Hochschulseminar - Mythos grüne Stadt
 
Urban Gardening
Anna Dubis und Lena Müller, 13.01.2015

Private and public horticulture in urban areas, better known as Urban Gardening, is mostly the small-scale, agricultural use of urban land within urban districts and their direct environment. These gardens are a platform for urban ecology, local knowledge transfer, neighborhood design, and intercultural understanding.

 

But growing food in cities is not a new concept. After the Second World War allotment gardens were planted on brownfield sites and on the edge of rail tracks and industrial plants to ensure food supply. Another predecessor is the Guerilla Gardening which was invented in Great Britain as a means of political protest in 2000. These secret sowing of plants in an urban area was the beginning for plenty of Urban Gardens like the Rosa Rose Garden in Berlin.

 

It is an unusual trend for this globalized an increasingly virtualized world and the motivations for the jointly organized kitchen gardens are very varied and complex.
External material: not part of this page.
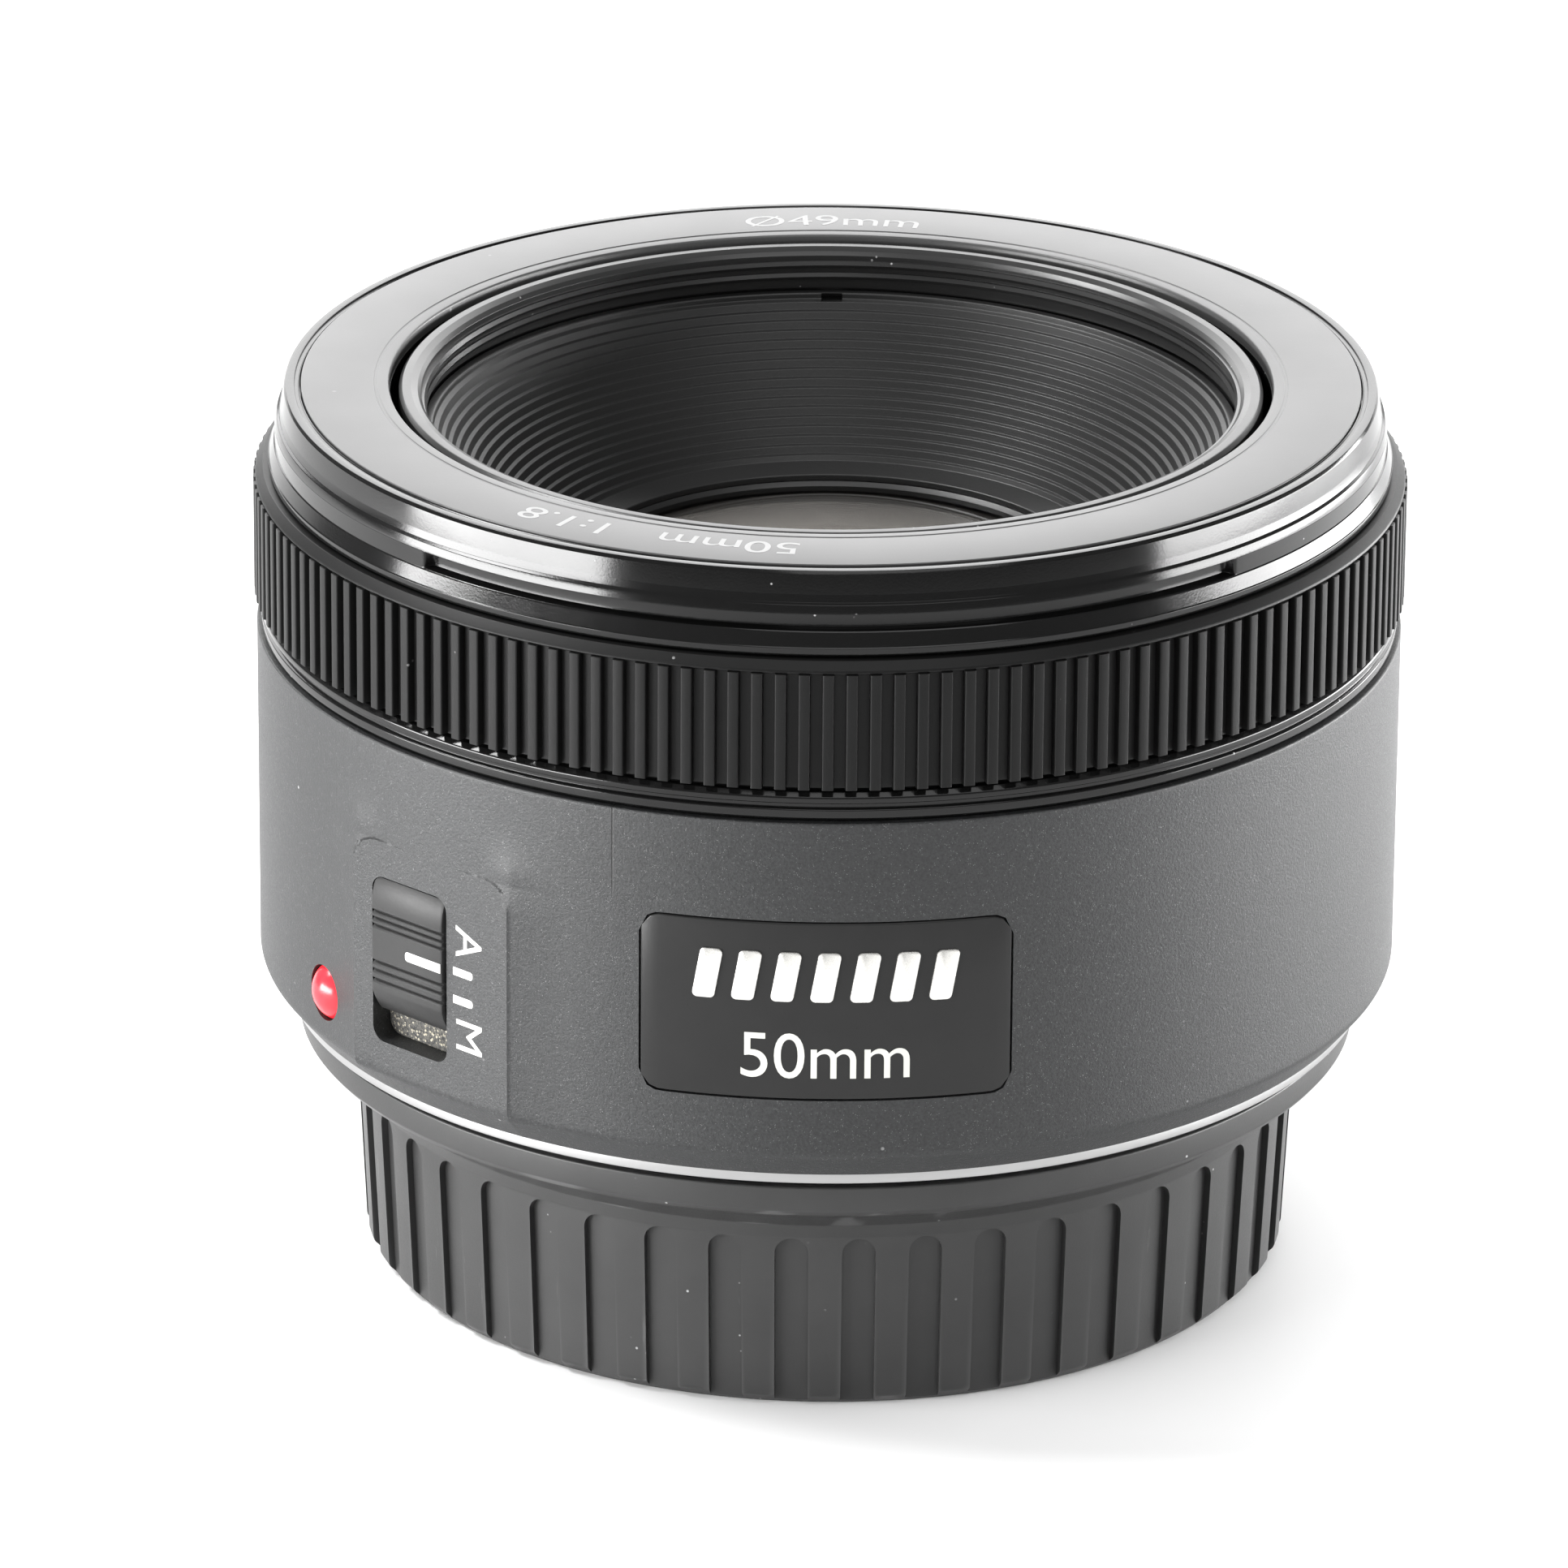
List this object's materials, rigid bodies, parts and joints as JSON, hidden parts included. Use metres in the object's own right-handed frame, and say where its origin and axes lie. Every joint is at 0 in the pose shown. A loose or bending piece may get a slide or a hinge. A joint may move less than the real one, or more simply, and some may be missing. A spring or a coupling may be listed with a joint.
{
  "type": "prime camera lens",
  "caption": "Compact 50 mm autofocus prime lens with ribbed focus ring, side mode switch, 49 mm filter thread and bayonet mount, standing on its fluted rear cap.",
  "frame": {"origin": "centre of the rear cap's flat base, on the surface that the lens stands on", "axes": "+Z along the optical axis towards the front glass; -Y towards the badge plate; +X to the badge's right"},
  "size_m": [0.0692, 0.0692, 0.0547],
  "materials": {
    "barrel_plastic": "fine sparkled satin black paint on plastic",
    "badge_plastic": "smooth semi-gloss black",
    "red_dot": "glossy red",
    "gloss_black": "polished black",
    "name_ring_satin": "satin black with pale printed numerals",
    "grip_plastic": "moulded ribs, slight sheen",
    "inner_black": "matte moulded black",
    "mount_metal": "satin chromed metal",
    "screw_steel": "plain steel",
    "contact_plastic": "matte black",
    "contact_gold": "gold plated",
    "flex_film": "amber polyimide film",
    "circuit_board": "green solder mask",
    "chip_black": "moulded chip black",
    "motor_can": "drawn steel can",
    "guide_aluminium": "black anodised",
    "inner_barrel_gloss": "semi-gloss black",
    "baffle_matte": "matte black, stepped against stray light",
    "gear_nylon": "natural nylon",
    "gear_brass": "cut brass",
    "switch_plastic": "semi-gloss black, ribbed",
    "felt": "speckled black felt",
    "cap_plastic": "moulded black, worn satin edges",
    "coated_glass": "coated optical glass",
    "blade_steel": "matte black film"
  },
  "bodies": {
    "barrel": {"rear_barrel": "barrel_plastic", "badge_plate": "badge_plastic", "index_dot": "red_dot", "trim_ring": "gloss_black", "fixed_sleeve": "inner_black", "guide_screws": "screw_steel", "front_ring": "gloss_black", "name_ring": "name_ring_satin", "mount_ring": "mount_metal", "mount_screws": "screw_steel", "contact_block": "contact_plastic", "contact_pins": "contact_gold", "contact_flex": "flex_film", "rear_baffle": "inner_black", "main_board": "circuit_board", "board_chips": "chip_black", "gear_plate": "inner_black", "plate_screws": "screw_steel", "focus_motor": "motor_can", "gear_shaft": "screw_steel", "guide_barrel": "guide_aluminium", "ring_sensor": "chip_black", "switch_felt": "felt", "switch_board": "circuit_board"},
    "focus_grip": {"focus_ring": "grip_plastic", "encoder_comb": "inner_black"},
    "optical_block": {"inner_barrel": "inner_barrel_gloss", "follower_pins": "screw_steel", "cell_screws": "screw_steel", "front_baffle": "baffle_matte", "front_retainer": "baffle_matte", "front_cell": "inner_black", "front_element": "coated_glass", "second_element": "coated_glass", "third_element": "coated_glass", "element_spacer": "inner_black", "rear_cell": "inner_black", "fourth_element": "coated_glass", "fifth_element": "coated_glass", "rear_element": "coated_glass", "rear_retainer": "inner_black", "diaphragm_base": "inner_black", "diaphragm_cover": "inner_black", "aperture_motor": "motor_can"},
    "cam": {"cam_ring": "inner_black"},
    "reduction": {"reduction_gear": "gear_nylon"},
    "focus_pinion": {"motor_pinion": "gear_brass"},
    "iris": {"iris_ring": "inner_black"},
    "aperture_drive": {"iris_pinion": "gear_brass"},
    "switch": {"mode_switch": "switch_plastic"},
    "cap": {"rear_cap": "cap_plastic"},
    "blade_1": {"aperture_blade_1": "blade_steel"},
    "blade_2": {"aperture_blade_2": "blade_steel"},
    "blade_3": {"aperture_blade_3": "blade_steel"},
    "blade_4": {"aperture_blade_4": "blade_steel"},
    "blade_5": {"aperture_blade_5": "blade_steel"},
    "blade_6": {"aperture_blade_6": "blade_steel"},
    "blade_7": {"aperture_blade_7": "blade_steel"}
  },
  "joints": [
    {"name": "focus_travel", "type": "slide", "parent": "barrel", "child": "optical_block", "axis": [0, 0, 1], "range_m": [0, 0.0105]},
    {"name": "cam_turn", "type": "hinge", "parent": "barrel", "child": "cam", "pos_m": [0, 0, 0.03], "axis": [0, 0, 1], "range_deg": [0, 80.5]},
    {"name": "reduction_spin", "type": "hinge", "parent": "barrel", "child": "reduction", "pos_m": [0.012, 0.02078, 0.023], "axis": [0, 0, 1], "range_deg": [0, 885]},
    {"name": "pinion_spin", "type": "hinge", "parent": "barrel", "child": "focus_pinion", "pos_m": [0.00511, 0.02037, 0.023], "axis": [0, 0, 1], "range_deg": [-3175, 0]},
    {"name": "focus_ring_turn", "type": "hinge", "parent": "barrel", "child": "focus_grip", "pos_m": [0, 0, 0.0458], "axis": [0, 0, 1], "continuous": true},
    {"name": "iris_turn", "type": "hinge", "parent": "optical_block", "child": "iris", "pos_m": [0, 0, 0.029], "axis": [0, 0, 1], "range_deg": [-4.25, 0]},
    {"name": "aperture_pinion_spin", "type": "hinge", "parent": "optical_block", "child": "aperture_drive", "pos_m": [-0.0213, 0, 0.029], "axis": [0, 0, 1], "range_deg": [0, 56.2]},
    {"name": "switch_slide", "type": "slide", "parent": "barrel", "child": "switch", "axis": [0, 0, 1], "range_m": [-0.0017, 0]},
    {"name": "cap_lift_off", "type": "slide", "parent": "barrel", "child": "cap", "axis": [0, 0, -1], "range_m": [0, 0.025]},
    {"name": "blade_1_swing", "type": "hinge", "parent": "optical_block", "child": "blade_1", "pos_m": [0.01494, 0.00544, 0.028], "axis": [0, 0, 1], "range_deg": [-34.1, 0]},
    {"name": "blade_2_swing", "type": "hinge", "parent": "optical_block", "child": "blade_2", "pos_m": [0.00506, 0.01507, 0.028], "axis": [0, 0, 1], "range_deg": [-34.1, 0]},
    {"name": "blade_3_swing", "type": "hinge", "parent": "optical_block", "child": "blade_3", "pos_m": [-0.00863, 0.01336, 0.028], "axis": [0, 0, 1], "range_deg": [-34.1, 0]},
    {"name": "blade_4_swing", "type": "hinge", "parent": "optical_block", "child": "blade_4", "pos_m": [-0.01582, 0.00158, 0.028], "axis": [0, 0, 1], "range_deg": [-34.1, 0]},
    {"name": "blade_5_swing", "type": "hinge", "parent": "optical_block", "child": "blade_5", "pos_m": [-0.0111, -0.01138, 0.028], "axis": [0, 0, 1], "range_deg": [-34.1, 0]},
    {"name": "blade_6_swing", "type": "hinge", "parent": "optical_block", "child": "blade_6", "pos_m": [0.00198, -0.01578, 0.028], "axis": [0, 0, 1], "range_deg": [-34.1, 0]},
    {"name": "blade_7_swing", "type": "hinge", "parent": "optical_block", "child": "blade_7", "pos_m": [0.01357, -0.00829, 0.028], "axis": [0, 0, 1], "range_deg": [-34.1, 0]}
  ],
  "couplings": [
    {"joint": "cam_turn", "follows": "focus_travel", "rad_per_m": 132.98},
    {"joint": "reduction_spin", "follows": "focus_travel", "rad_per_m": 1462.8},
    {"joint": "pinion_spin", "follows": "focus_travel", "rad_per_m": -5265.9},
    {"joint": "aperture_pinion_spin", "follows": "iris_turn", "ratio": -13.2},
    {"joint": "blade_1_swing", "follows": "iris_turn", "ratio": 8},
    {"joint": "blade_2_swing", "follows": "iris_turn", "ratio": 8},
    {"joint": "blade_3_swing", "follows": "iris_turn", "ratio": 8},
    {"joint": "blade_4_swing", "follows": "iris_turn", "ratio": 8},
    {"joint": "blade_5_swing", "follows": "iris_turn", "ratio": 8},
    {"joint": "blade_6_swing", "follows": "iris_turn", "ratio": 8},
    {"joint": "blade_7_swing", "follows": "iris_turn", "ratio": 8}
  ]
}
Firstly, many food scandals in recent time, food crises, as well as environmental pollution cause a return to regional and local potentials and thus the growing interest in this new form of horticultural works. Urban residents want a sustainable and healthy balance of production and consumption, which means they want to plant their food by themselves at the same place they consume it. It is about food sovereignty and the return to the original relationship with nature, meaning going „Back to the Basics“.

 

Another motivation is that the new gardening operators want to influence the urban space collectively by their own acts, or rather said, with their own hands work. They also want to discover the city as a place of nearby quality of life. It is about a new understanding of urbanity, in which the gardens shall be foremost recognized as a genuine part of urbanity, not as an alternative, and only at last as a place of recovery.

 

Because of Urban Gardening neglected niches, so called "non-places", become outdoor-social spaces like happened at the Prinzessinengärten in Berlin Kreuzberg, which were created on a brownfield site in 2009. The Prinzessinengärten are, like a lot of other urban gardens, a place of learning, neighborhood and identification. Furthermore, they are a best practical example that this type of gardening can work as a genuine part of urbanity.